The drivers aren’t the only ones who unintentionally passed over Sebring itself. The Napiers refer to the region as “the forgotten Florida.” “It’s the vacation land that Erin and I like to visit because it’s old vacation. It’s the kind of vacation that our grandparents went on,” says Ben.

Sebring’s residents were already pushing to put their town back on the map when the Napiers pulled up in 2024.

“You could tell there are people who really love it and they care about it, and parts of it are doing well,” Erin explains. “But the downtown, specifically, was fifty or sixty percent shuttered,”

Adds Ben, “The things that were open, were awesome and great.
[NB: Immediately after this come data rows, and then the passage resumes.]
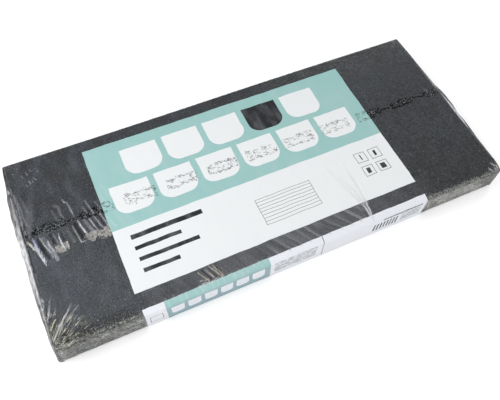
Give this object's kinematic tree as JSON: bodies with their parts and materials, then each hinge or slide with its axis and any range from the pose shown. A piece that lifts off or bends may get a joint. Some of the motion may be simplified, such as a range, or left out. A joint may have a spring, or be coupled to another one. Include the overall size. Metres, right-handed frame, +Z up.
{
  "type": "asphalt shingle bundle",
  "caption": "Flat bundle of three-tab bitumen roof shingles with mineral granules, shrink-wrapped in a sleeve of clear, partly printed film.",
  "frame": {"origin": "centre of the film's flat underside, on the floor", "axes": "+X along the strips, -Y towards the long side where the top strip shows its tabs, +Z up through the stack"},
  "size_m": [1.0258, 0.4406, 0.0679],
  "materials": {
    "shingle": "charcoal mineral granules on bitumen, matt and gritty, with glossy black sealant dashes",
    "clear_film": "clear polyethylene shrink film, glossy, wrinkled at the ends and dusty in places",
    "printed_film": "the same film with opaque pale teal and white ink behind it"
  },
  "bodies": {
    "root": {"shingle_01": "shingle", "shingle_02": "shingle", "shingle_03": "shingle", "shingle_04": "shingle", "shingle_05": "shingle", "shingle_06": "shingle", "shingle_07": "shingle", "shingle_08": "shingle", "shingle_09": "shingle", "shingle_10": "shingle", "shingle_11": "shingle", "shingle_12": "shingle", "shingle_13": "shingle", "shingle_14": "shingle", "shingle_15": "shingle", "shingle_16": "shingle", "shingle_17": "shingle", "shingle_18": "shingle", "shingle_19": "shingle", "shingle_20": "shingle", "shingle_21": "shingle", "wrap_film": "clear_film"}
  },
  "joints": []
}
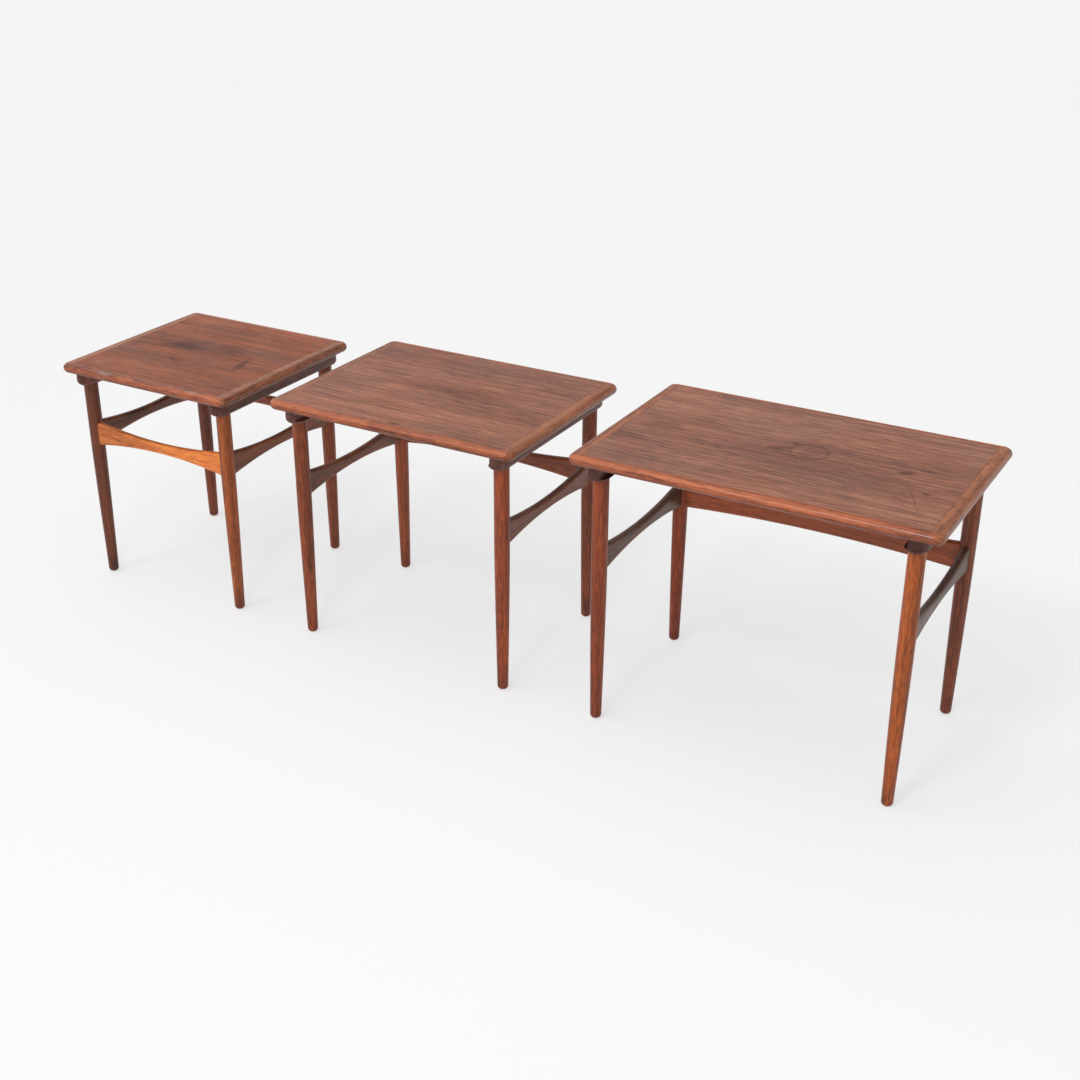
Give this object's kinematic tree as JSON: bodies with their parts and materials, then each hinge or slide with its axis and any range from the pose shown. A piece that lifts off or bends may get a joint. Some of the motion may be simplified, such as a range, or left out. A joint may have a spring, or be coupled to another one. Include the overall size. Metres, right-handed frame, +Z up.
{
  "type": "nesting tables",
  "caption": "Set of teak nesting tables set out side by side, with lipped veneered tops, turned tapered legs, bowed stretchers and rebated runners that guide the next smaller top.",
  "frame": {"origin": "on the floor, at the middle of the row's box", "axes": "+X along the row towards the large table, +Y towards the tables' backs, +Z up; the open fronts face -Y"},
  "size_m": [1.702, 0.392, 0.49],
  "materials": {
    "teak_face": "satin oiled teak veneer",
    "teak_backing": "matt backing veneer",
    "teak_lipping": "satin solid teak",
    "teak_runner": "satin solid teak",
    "teak_leg": "satin turned teak",
    "teak_stretcher": "satin solid teak",
    "board": "laminated softwood board",
    "screw_steel": "dulled zinc-plated steel"
  },
  "bodies": {
    "large_table": {"large_core": "board", "large_top_veneer": "teak_face", "large_under_veneer": "teak_backing", "large_front_lipping": "teak_lipping", "large_back_lipping": "teak_lipping", "large_left_lipping": "teak_lipping", "large_right_lipping": "teak_lipping", "large_left_runner": "teak_runner", "large_right_runner": "teak_runner", "large_front_left_leg": "teak_leg", "large_front_right_leg": "teak_leg", "large_back_left_leg": "teak_leg", "large_back_right_leg": "teak_leg", "large_left_stretcher": "teak_stretcher", "large_right_stretcher": "teak_stretcher", "large_back_stretcher": "teak_stretcher", "large_screws": "screw_steel"},
    "medium_table": {"medium_core": "board", "medium_top_veneer": "teak_face", "medium_under_veneer": "teak_backing", "medium_front_lipping": "teak_lipping", "medium_back_lipping": "teak_lipping", "medium_left_lipping": "teak_lipping", "medium_right_lipping": "teak_lipping", "medium_left_runner": "teak_runner", "medium_right_runner": "teak_runner", "medium_front_left_leg": "teak_leg", "medium_front_right_leg": "teak_leg", "medium_back_left_leg": "teak_leg", "medium_back_right_leg": "teak_leg", "medium_left_stretcher": "teak_stretcher", "medium_right_stretcher": "teak_stretcher", "medium_back_stretcher": "teak_stretcher", "medium_screws": "screw_steel"},
    "small_table": {"small_core": "board", "small_top_veneer": "teak_face", "small_under_veneer": "teak_backing", "small_front_lipping": "teak_lipping", "small_back_lipping": "teak_lipping", "small_left_lipping": "teak_lipping", "small_right_lipping": "teak_lipping", "small_left_runner": "teak_runner", "small_right_runner": "teak_runner", "small_front_left_leg": "teak_leg", "small_front_right_leg": "teak_leg", "small_back_left_leg": "teak_leg", "small_back_right_leg": "teak_leg", "small_left_stretcher": "teak_stretcher", "small_right_stretcher": "teak_stretcher", "small_back_stretcher": "teak_stretcher", "small_screws": "screw_steel", "small_front_stretcher": "teak_stretcher"}
  },
  "joints": [
    {"name": "medium_slide", "type": "slide", "parent": "large_table", "child": "medium_table", "axis": [0, -1, 0], "range_m": [0, 0.35]},
    {"name": "small_slide", "type": "slide", "parent": "medium_table", "child": "small_table", "axis": [0, -1, 0], "range_m": [0, 0.347]}
  ]
}
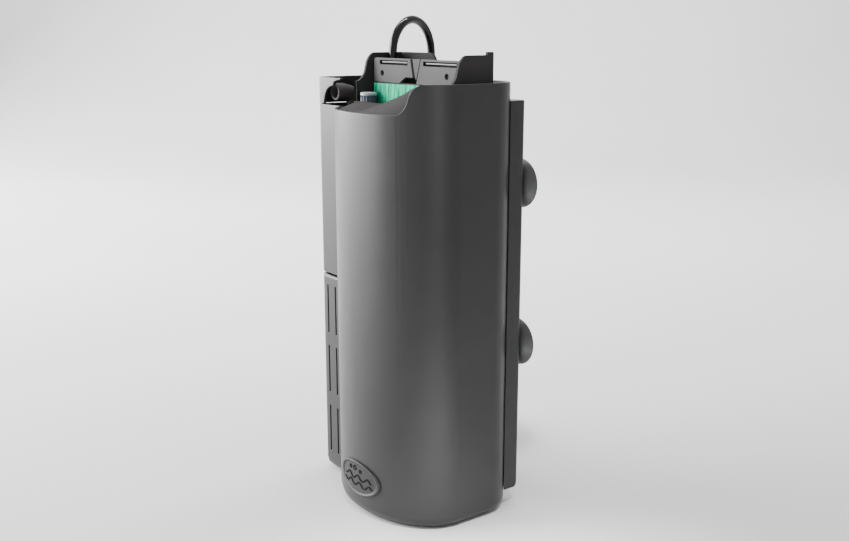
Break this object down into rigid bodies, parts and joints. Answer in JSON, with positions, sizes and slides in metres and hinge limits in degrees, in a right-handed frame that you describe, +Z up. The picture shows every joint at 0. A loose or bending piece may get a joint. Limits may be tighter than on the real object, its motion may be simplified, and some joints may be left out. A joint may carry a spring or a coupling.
{
  "type": "internal aquarium filter",
  "caption": "Tall aquarium filter box with a rounded front, side wing with slotted intake, lift-out fleece cartridge, pump, suction cups and mains lead.",
  "frame": {"origin": "centre of the underside of the filter's bounding box, measured without its cord", "axes": "+Z up along the tall box, -Y towards the rounded front, +Y towards the mounting plate and suction cups, +X to the right seen from the front"},
  "size_m": [0.1703, 0.1848, 0.3214],
  "materials": {
    "graphite_plastic": "satin moulded dark grey",
    "suction_rubber": "smooth dark grey",
    "grey_plastic": "matt mid grey",
    "green_fleece": "soft green fleece",
    "activated_carbon": "black granules in a pouch",
    "filter_foam": "open-pored foam",
    "black_plastic": "satin black",
    "white_plastic": "smooth white",
    "dial_plastic": "translucent blue grey",
    "ferrite": "dark sintered ferrite",
    "ceramic": "polished white",
    "cord_black": "glossy black PVC",
    "plated_pins": "nickel plated"
  },
  "bodies": {
    "housing": {"shell_body": "graphite_plastic", "outlet_cowl": "graphite_plastic", "chamber_insert": "graphite_plastic", "mounting_plate": "graphite_plastic", "badge": "graphite_plastic", "suction_cup_1": "suction_rubber", "suction_cup_2": "suction_rubber", "suction_cup_3": "suction_rubber", "suction_cup_4": "suction_rubber", "pump_body": "black_plastic", "pump_cover": "black_plastic", "inlet_grille": "black_plastic", "impeller_shaft": "ceramic", "bush_front": "suction_rubber", "bush_rear": "suction_rubber", "pump_foot_1": "suction_rubber", "pump_foot_2": "suction_rubber", "pump_foot_3": "suction_rubber", "pump_foot_4": "suction_rubber", "riser_pipe": "black_plastic", "regulator_bracket": "black_plastic", "support_grid": "black_plastic", "media_basket": "black_plastic", "bio_foam": "filter_foam", "cord_gland": "black_plastic", "power_cord": "cord_black", "cord_coil": "cord_black", "cord_tail": "cord_black", "plug_body": "cord_black", "plug_pin_1": "plated_pins", "plug_pin_2": "plated_pins"},
    "cover": {"intake_cover": "graphite_plastic"},
    "cartridge": {"cartridge_frame": "grey_plastic", "fleece_front": "green_fleece", "fleece_rear": "green_fleece", "carbon_pad_left": "activated_carbon", "carbon_pad_right": "activated_carbon", "handle_leaf_left": "grey_plastic", "handle_leaf_right": "grey_plastic", "handle_clasp": "grey_plastic"},
    "dial": {"flow_dial": "dial_plastic"},
    "nozzle": {"outlet_nozzle": "black_plastic"},
    "impeller": {"impeller_wheel": "white_plastic", "rotor_magnet": "ferrite"}
  },
  "joints": [
    {"name": "cartridge_lift", "type": "slide", "parent": "housing", "child": "cartridge", "axis": [0, 0, 1], "range_m": [0, 0.13]},
    {"name": "intake_cover_slide", "type": "slide", "parent": "housing", "child": "cover", "axis": [0, -1, 0], "range_m": [0, 0.06]},
    {"name": "flow_dial_turn", "type": "hinge", "parent": "housing", "child": "dial", "pos_m": [-0.0295, -0.01135, 0.262], "axis": [0, 0, 1], "range_deg": [0, 180]},
    {"name": "nozzle_swivel", "type": "hinge", "parent": "housing", "child": "nozzle", "pos_m": [-0.052, -0.00745, 0.2723], "axis": [0, 0, 1], "range_deg": [-25, 25]},
    {"name": "impeller_spin", "type": "hinge", "parent": "housing", "child": "impeller", "pos_m": [-0.016, 0.00455, 0.026], "axis": [0, 1, 0], "continuous": true}
  ]
}
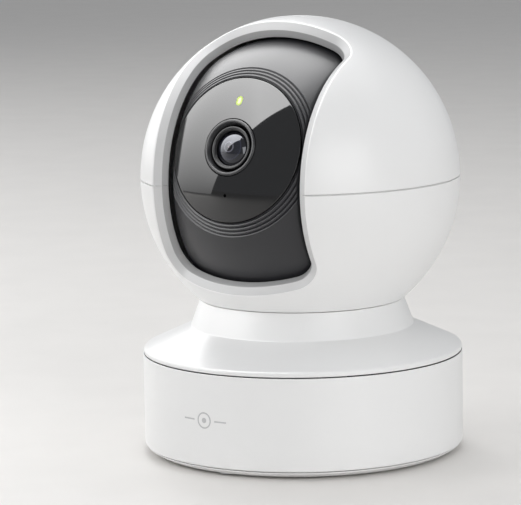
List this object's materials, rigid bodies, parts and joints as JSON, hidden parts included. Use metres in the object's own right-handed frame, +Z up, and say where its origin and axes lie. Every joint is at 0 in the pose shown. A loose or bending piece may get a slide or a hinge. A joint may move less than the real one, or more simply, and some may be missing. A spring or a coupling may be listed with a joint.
{
  "type": "security camera",
  "caption": "Indoor pan-tilt security camera: ball head with a stepped front opening and a tilting lens drum, on a short round weighted base.",
  "frame": {"origin": "centre of the base's underside, on the surface that the feet rest on", "axes": "+Z up, the base's and the head's front faces -Y at rest, +X to the object's left side as it looks out"},
  "size_m": [0.0866, 0.0866, 0.1174],
  "materials": {
    "white_shell": "satin moulded",
    "drum_plastic": "fine satin moulded",
    "window_black": "high gloss",
    "lens_ring": "satin",
    "black_plastic": "matte",
    "rubber": "matte",
    "steel": "plated",
    "brass": "plated",
    "board": "solder mask",
    "nylon": "natural",
    "lens_glass": "coated",
    "status_light": "translucent"
  },
  "bodies": {
    "base": {"base_bottom_cover": "white_shell", "base_housing": "white_shell", "base_shoulder": "white_shell", "foot_pad_1": "rubber", "foot_pad_2": "rubber", "foot_pad_3": "rubber", "foot_pad_4": "rubber", "cover_screw_1": "steel", "cover_screw_2": "steel", "cover_screw_3": "steel", "base_board": "board", "dc_jack": "black_plastic", "dc_jack_pin": "brass", "pan_motor": "steel", "pan_motor_screw_1": "steel", "pan_motor_screw_2": "steel", "slew_washer": "nylon"},
    "pan_pinion": {"pan_pinion": "nylon"},
    "head": {"lower_shell": "white_shell", "upper_shell": "white_shell", "pan_gear": "nylon", "gear_screw_1": "steel", "gear_screw_2": "steel", "tilt_bracket_left": "nylon", "tilt_bracket_right": "nylon", "tilt_motor": "steel", "tilt_motor_cradle": "nylon", "speaker": "black_plastic", "antenna_board": "board"},
    "tilt_pinion": {"tilt_pinion": "nylon"},
    "lens_drum": {"drum_shell": "drum_plastic", "drum_rear_cover": "drum_plastic", "drum_screw_1": "steel", "drum_screw_2": "steel", "lens_window": "window_black", "lens_hood": "lens_ring", "lens_barrel": "black_plastic", "lens_glass": "lens_glass", "status_light_pipe": "status_light", "status_led": "status_light", "microphone": "steel", "infrared_board": "board", "sensor_board": "board", "main_board": "board", "trunnion_left": "steel", "trunnion_right": "steel", "sector_gear": "nylon", "card_reader": "steel", "reset_switch": "black_plastic"},
    "reset_button": {"reset_button": "lens_ring"}
  },
  "joints": [
    {"name": "pan", "type": "hinge", "parent": "base", "child": "head", "pos_m": [0, 0, 0.045], "axis": [0, 0, 1], "range_deg": [-175, 175]},
    {"name": "pan_pinion_spin", "type": "hinge", "parent": "base", "child": "pan_pinion", "pos_m": [0, -0.024, 0.0277], "axis": [0, 0, 1], "range_deg": [-880, 880]},
    {"name": "tilt", "type": "hinge", "parent": "head", "child": "lens_drum", "pos_m": [0, 0, 0.0744], "axis": [-1, 0, 0], "range_deg": [-35, 35]},
    {"name": "tilt_pinion_spin", "type": "hinge", "parent": "head", "child": "tilt_pinion", "pos_m": [0, 0.01902, 0.06822], "axis": [-1, 0, 0], "range_deg": [-145, 145]},
    {"name": "reset_press", "type": "slide", "parent": "lens_drum", "child": "reset_button", "axis": [0, 0.5, 0.866], "range_m": [0, 0.0005], "stiffness_N_per_m": 300, "springref_m": -0.001}
  ],
  "couplings": [
    {"joint": "pan_pinion_spin", "follows": "pan", "ratio": -5},
    {"joint": "tilt_pinion_spin", "follows": "tilt", "ratio": -4}
  ]
}
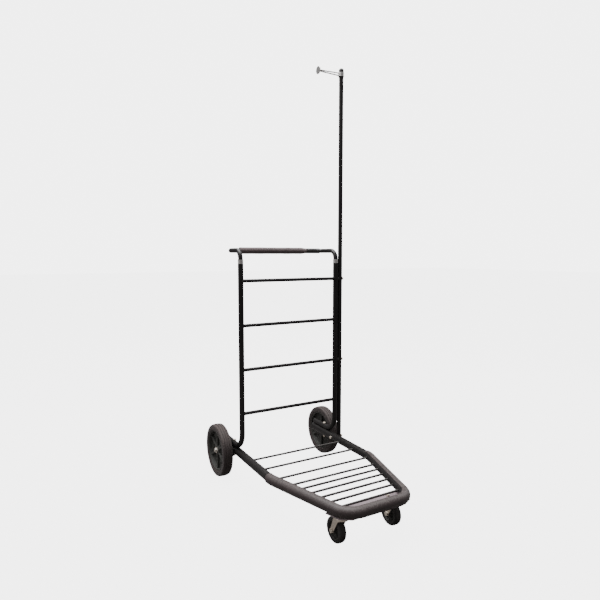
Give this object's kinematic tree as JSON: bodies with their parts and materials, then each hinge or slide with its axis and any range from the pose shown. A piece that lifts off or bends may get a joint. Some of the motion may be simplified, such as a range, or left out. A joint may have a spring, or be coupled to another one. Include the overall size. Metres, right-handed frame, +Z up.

And then the things that were not open had not been open in a long time.”

Through the season’s six episodes, which kicked off March 9, Ben and Erin will help business owners refresh their storefronts, make over the homes of residents who are pillars in the community, and rehab public spaces to serve both the people who live there and the visitors they’re hoping to attract.

The Napiers and their daughters, Helen, 7, and Mae, 4, got to sample the sweet life during filming.

“Our girls, the whole time we were working, they were having adventures and going to these great fruit farms where you could get orange-flavored everything: oranges, orange ice cream, orange juice, orange candy, they got all of it,” says Erin. “But it’s just so different from [our hometown,] Laurel [Miss.] and so different” from the locations of Home Town Takeover seasons 1 and 2 in Fort Morgan, Colo. and Wetumpka, Ala.

Ben and Erin decided during season 1 that the only way to make a show that required them to be away from home for weeks at a time would work for their family, is if they brought their girls along for the journey.

In Sebring, “we rented a house on the lake and every day when we would come home, we would either all go sit on the pier or wade out into the water,” says Erin. “The girls would play in the sand and they felt like we were on vacation. They didn’t know any different.”

The concept of Takeover was born out of the transformation the Napiers achieved in their own small town, where they’ve been restoring houses over 8 seasons of their hit series Home Town, and opening several businesses that have drawn visitors from across the country.

“It feels like if there is anything valuable we can offer, then we definitely should,” says Erin of spreading the good word about (and hard work that comes with) reinvigorating small town America. “We know what doesn’t work, for sure. We’ve learned that. I think a lot of towns might have the hope that they can just mimic what a different town that they like does, and that it will turn out the same way for them. But that’s not the case. And that’s an important lesson that we know how to apply: you got to be the town that you are.”

The biggest takeaway, says Ben, “from us doing this for all these years, is that Laurel can’t be Wetumpka. Sebring can’t be Fort Morgan.”

Adds Erin, “Everybody has to find their own flavor and then really sell it to the people that live there, to the people you already have.”

New episodes of Home Town Takeover air Sundays at 8/7C on HGTV.